The drunkards, thieves, and outcasts of their own cities are treated as “the off-scouring of the world,” not knowing that such characters could be transformed and made decently pure by the regenerating power of the gospel. Men have become more interested in the power of the H- bomb than in the bomb of Golgotha.
There is power in the gospel to empty the prisons of its criminals, check juvenile delinquency, abolish the houses of ill-fame, reunite the broken homes, and make the policeman merely a guardian of public safety.
The warrior can be traced in his work of woe by the footsteps of blood, the groans of the wounded, and the graves of the slain; by the desolation of a country, the sacked cities, and burned dwellings. The triumphs of the gospel are succeeded by the sunlight of peace; men are elevated and sanctified, and the blessings of heaven are brought down to earth. Where the gospel is preached, purity will reign where corruption once ruled. The sorrowful mourners wailing at the grave of death are comforted with the blessed assurance of meeting the clear departed in a beautiful land that knows no night and no sorrow.

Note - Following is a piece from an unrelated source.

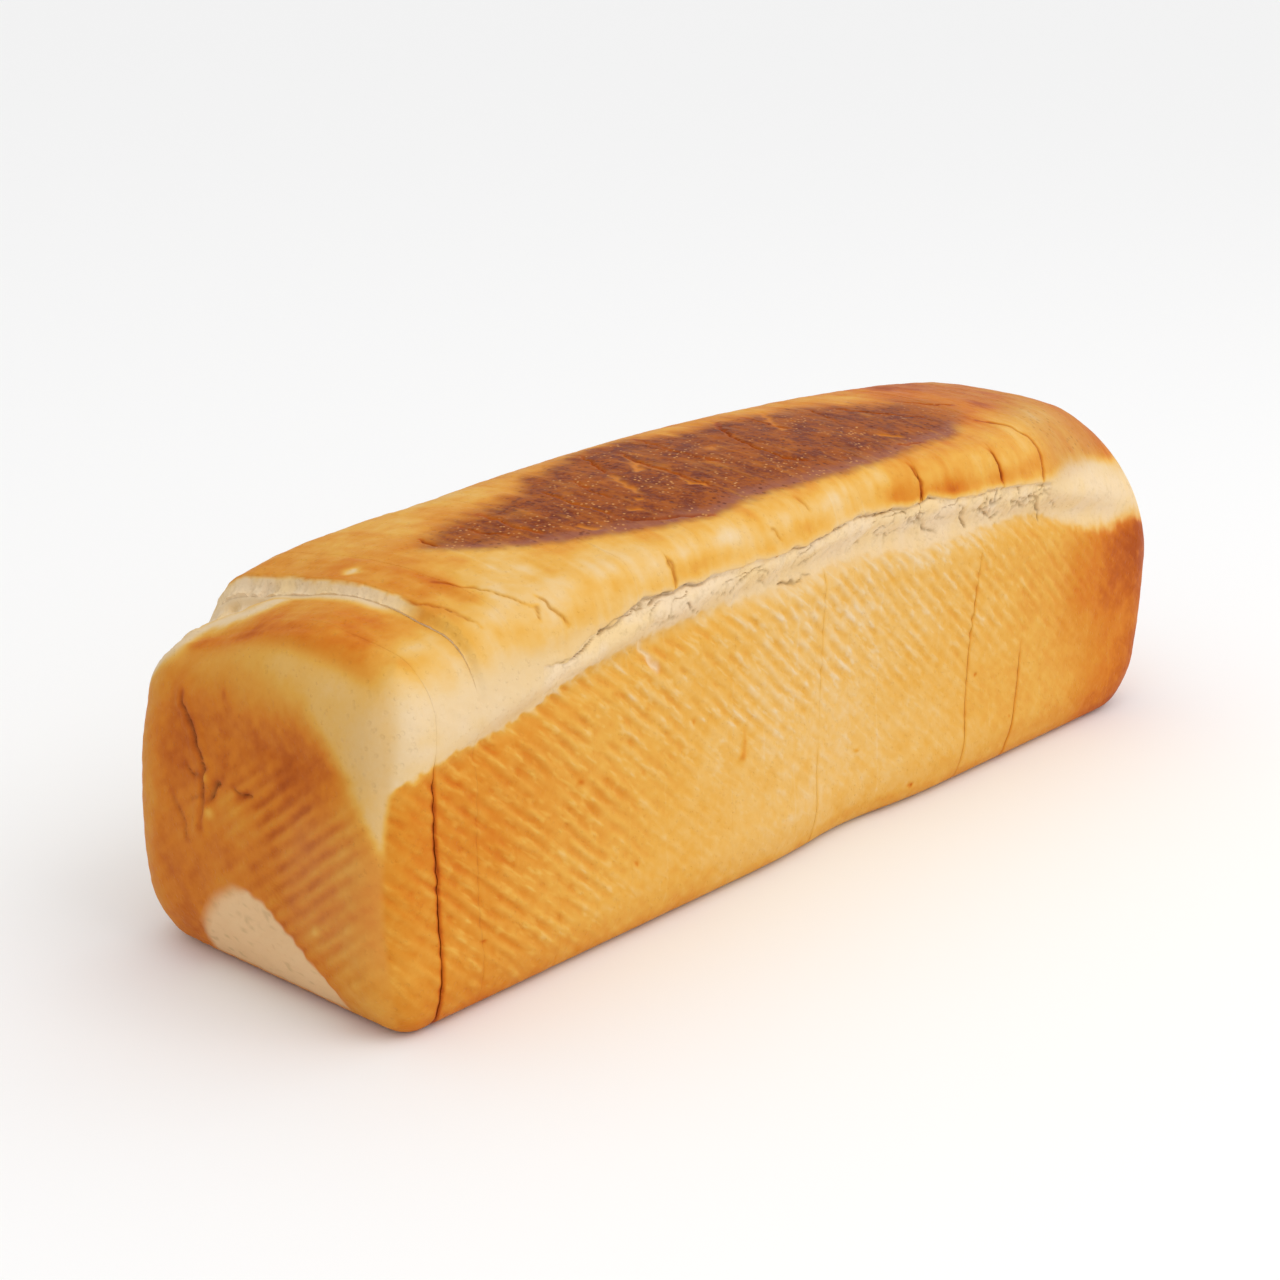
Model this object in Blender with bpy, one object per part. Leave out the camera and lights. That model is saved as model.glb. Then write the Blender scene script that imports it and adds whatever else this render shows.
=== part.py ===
"""A sliced tin loaf: two crust ends and twenty-three slices that stand together as the whole loaf.

The whole loaf is one form: walls that bulge or are drawn in, a rounded base edge, a domed top
with rounded shoulders, and the crease where the dome has risen over each long wall. Every piece is the
part of that form between two upright cuts. Metres, +Z up: the row runs along X and stands on
the plane z = 0. The near end is at -X, and the front wall faces -Y.
"""
import bpy
import numpy as np

# The loaf at its base, and its crown
BASE_LENGTH = 0.3172
BASE_WIDTH = 0.0982
CROWN_HEIGHT = 0.1107      # along the middle line, before it rolls down towards the ends
CROWN_RISE = 0.0103        # how much the crown climbs from the middle towards +X
CROWN_ROUND = 0.0061       # how far it falls from the middle line to a long wall

# Walls: how far each stands out at the height of its belly, measured from the base
NEAR_BELLY = 0.0037
NEAR_BELLY_HEIGHT = 0.031
FAR_BELLY = 0.0112
FAR_BELLY_HEIGHT = 0.045
BACK_BELLY = 0.0009
FRONT_BELLY = -0.0024      # the front wall is drawn in instead
SIDE_BELLY_HEIGHT = 0.043
WAIST = 0.0026             # the shallow dip along the middle of the front wall
WAIST_PLACE = 0.0106
WAIST_REACH = 0.0210

# Rounding
BASE_EDGE = 0.0038
FOOT_DRAFT = 0.0052        # how far the walls draw in at the base, over FOOT_HEIGHT
FOOT_HEIGHT = 0.016
NEAR_CORNER = 0.0178
NEAR_FRONT_CORNER = 0.0100
FAR_CORNER = 0.0240
FRONT_SHOULDER = 0.0065
BACK_SHOULDER = 0.0365
SHOULDER_BLEND = 0.040     # width of the strip where one shoulder's radius turns into the other's
NEAR_FRONT_SHOULDER = 0.0135
NEAR_BACK_SHOULDER = 0.0120
SHOULDER_START = 0.010     # how far from the near end the shoulders begin to change
SHOULDER_REACH = 0.075
FAR_FRONT_SHOULDER = 0.036
FAR_SHOULDER_REACH = 0.102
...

When the chill winds of winter give place to the warmth of spring, a great power is felt throughout the entire land. The dead fields spring to life and become verdant with the promise of bountiful crops. The barren trees, with their stark, naked branches, stir again to new life, and the green leaves and radiant blooms tell the story of Nature’s power. Even so, the life that is dead in sin, that finds its highest fulfillment in the sensual desires of the flesh is brought to a new life when the story of the cross is preached. The gross sensuality of the hearts gives place to the lofty idealisms of heaven, and the entire current of life flows in new channels of purity, righteousness, and peace. How wonderful it would be if all men felt the urgency of Paul when he exclaimed, “Woe is me if I preach not the gospel.”